Katy went for one of the Asian dishes, ginger chicken. This meat was the exact same meat that was on the volcano. If there was ginger we didn't find it. If there was taste we missed it. I won this round (I'm nice though so I let her eat some steak and asparagus).

So the meal is over, we head out, and this is where lunch gets interesting. We go to Java Lords across the street because Katy needs some Mexican hot chocolate (which is really good here). I had a cup of coffee in my car so I wasn't going to get anything until I see today's brew:

Yes, today's brew is "Robert Mugabe is an Ass Clown." There's no way I can refuse that, so I get a cup. We decide that it doesn't really taste like ass, and the closest thing to a clown would be circus peanuts, but that's really an unfair comparison. I don't know what Robert Mugabe tastes like (I'm an adventurous eater, but I don't actually ever plan on finding that out), but it's probably a safe bet that it didn't taste like him either. So the marketing was deceptive, yet highly effective. That's okay because it was still good coffee. Anyway, I'm putting one of those heat protectors on my cup, when who should walk up but my ex-girlfriend Beth. I guess it makes sense that if I spend enough time a tenth of a mile from her house that I'll eventually run into her, but it was a shock nonetheless. We all talked for awhile, and it was actually nice to see her again.

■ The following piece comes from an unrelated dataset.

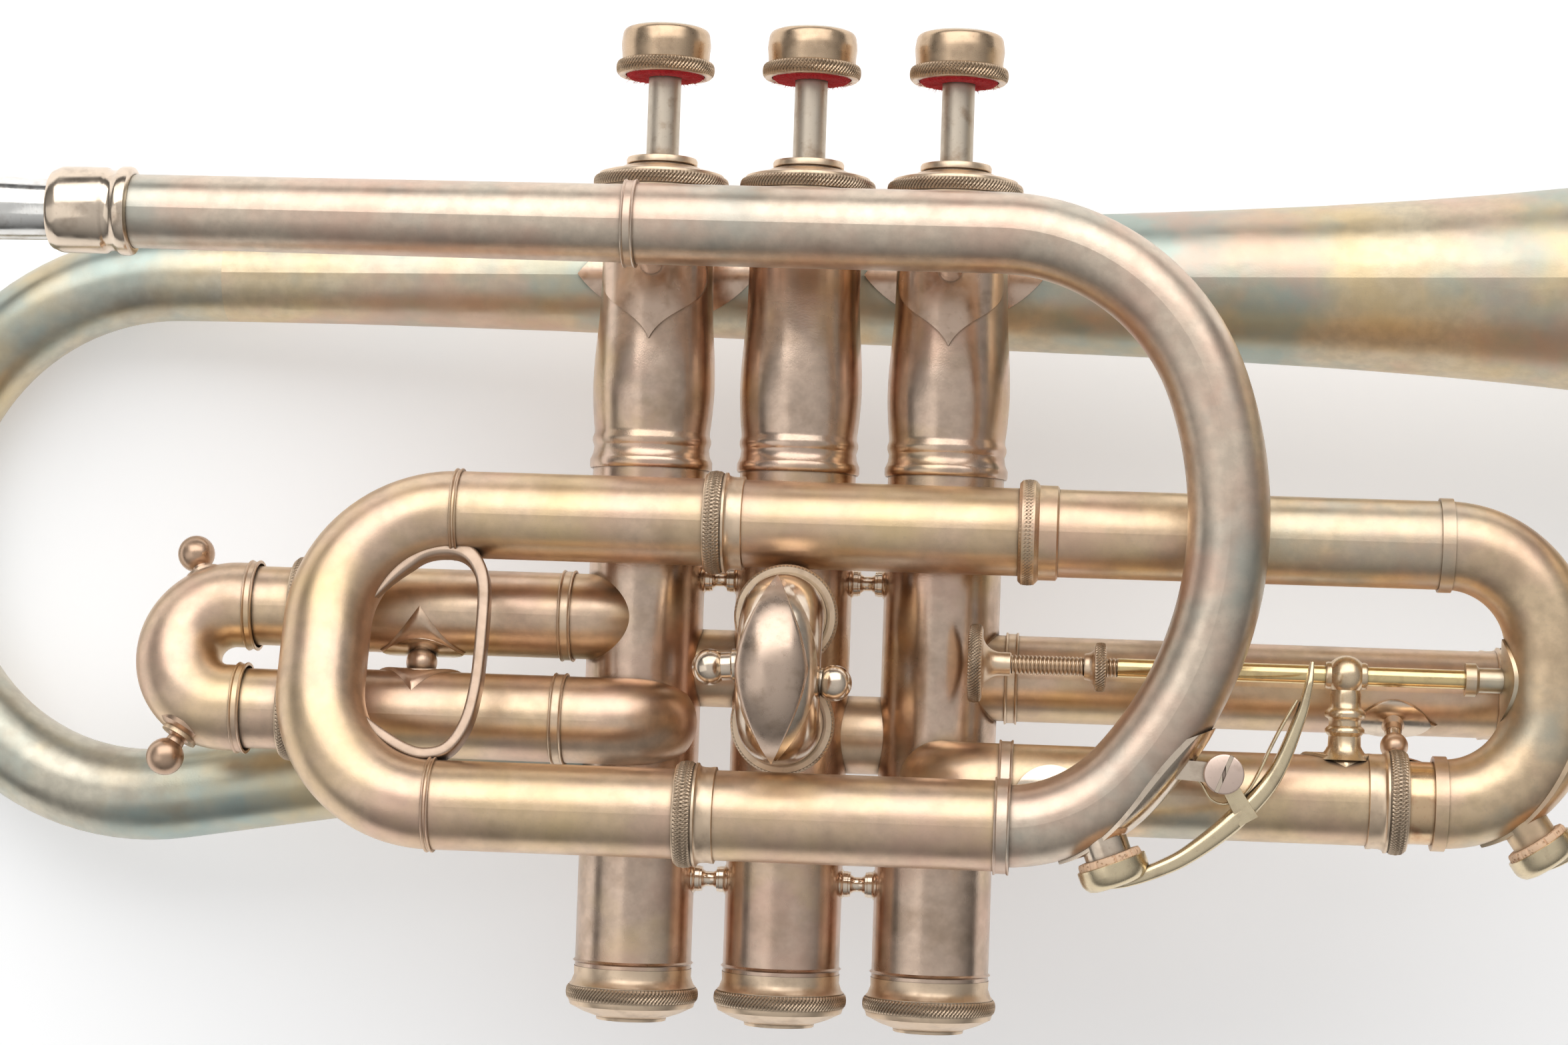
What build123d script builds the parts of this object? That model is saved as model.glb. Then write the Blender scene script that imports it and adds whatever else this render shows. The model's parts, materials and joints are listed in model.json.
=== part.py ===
from build123d import *
import os
from math import atan2, cos, degrees, radians, sin

# A three-valve cornet with a main tuning slide at the mouthpiece side and a
# quick-change slide at the bell side. Millimetres.
#
# Everything is laid out in the instrument's own directions:
#   x  along the tubes, towards the bell      (valve 2 is at x = 0)
#   y  along the valves, towards the buttons  (called height below)
#   z  towards the player's right-hand side   (called depth below)
# The finished pieces are then tipped about y, so that the cornet lies on its
# left side on the bell rim and the back bow, with its origin under its middle.

# ---- driving dimensions ----------------------------------------------------
WALL = 0.45                     # sheet thickness of the tubing
GAP = 0.04                      # radial running clearance of slides and pistons
TUBE_R = 6.9                    # outside radius of the fixed slide tubes
BORE_R = TUBE_R - WALL          # their bore
INNER_R = BORE_R - GAP          # outside radius of the inner slide tubes
RING_R = 8.2                    # knurled ring at each slide's mouth

VALVE_X = (-24.0, 0.0, 24.0)
CASING_R = 9.4
CASING_BORE_R = 8.35
PISTON_R = CASING_BORE_R - GAP
PORT_R = 5.85                   # bore of the knuckles and piston passages
STROKE = 12.8

CASING_TOP = 7.9                # joint between lower casing and baluster
CASING_FOOT = -72.6
CAP_SEAT = 53.2                 # underside of the top caps
COLLAR_TOP = 58.9
BUTTON_FOOT = 72.3
BUTTON_TOP = 80.3
FELT_FOOT = COLLAR_TOP + STROKE
STEM_R = 2.65
PISTON_TOP = 8.0
PISTON_FOOT = -52.0
CAP_FLOOR = -76.0               # inside face of the bottom caps

UPPER_Y, UPPER_Z = -1.1, 17.0   # upper slide run, just in front of the casings
LOWER_Y, LOWER_Z = -46.5, 32.0  # lower tuning run, level with the leadpipe
CROOK_Y = -41.1                 # lower leg of the quick-change slide
LEAD_Y, LEAD_Z = 44.0, 32.0     # leadpipe
LEAD_R, LEAD_TAIL_R = 6.25, 5.75
LEAD_TAIL_X, LEAD_FERRULE_X = -104.5, -24.8
FERRULE_WIDTH = 1.9
UPPER_MOUTH_X, LOWER_MOUTH_X = -13.0, -14.5
SLEEVE_X = 36.2                 # where the quick-change sleeve meets its tube
CROOK_MOUTH_X = 97.3
BOW_END_X = 102.7               # where the crook's bends begin
CROOK_BEND_R = 16.0
CROOK_X = BOW_END_X + CROOK_BEND_R
CROOK_START = BOW_END_X - 1.5
TUNING_BEND_X, TUNING_BEND_R = -52.5, 19.0

ROD_Y, ROD_Z, ROD_R = -21.8, 17.0, 1.45
GUIDE_X = 87.6
DISC_X, THREAD_X, THREAD_END_X = 29.0, 35.7, 52.3   # stop rod's disc and its thread
NUT_X = 47.3                    # small end of the stop nut
SOCKET_X = 105.8                # where the rod enters the socket on its bow

BELL_Z = -22.5
BELL_TAIL = (-100.0, 40.0)      # x and height of the bell's small end
BELL_RISE = 1.0                 # degrees that the bell axis climbs towards the rim
BELL_RIM_X, BELL_RIM_R = 213.0, 60.0
RIM_WIRE_R, RIM_PROUD = 1.15, 0.55
BOW_R = 7.6                     # outside radius of the back bow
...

Java Lords was clearly the best part of this outing. I can't add much to the whole fusion/confusion comment (very nice wording, Jason). This restaurant clearly could not decide what it wanted to be. Maybe they're hoping to be the magical destination everyone goes to when no one in your group can agree on what kind of food they want (Jason forgot to mention the Cuban sandwiches and hummus also on the menu).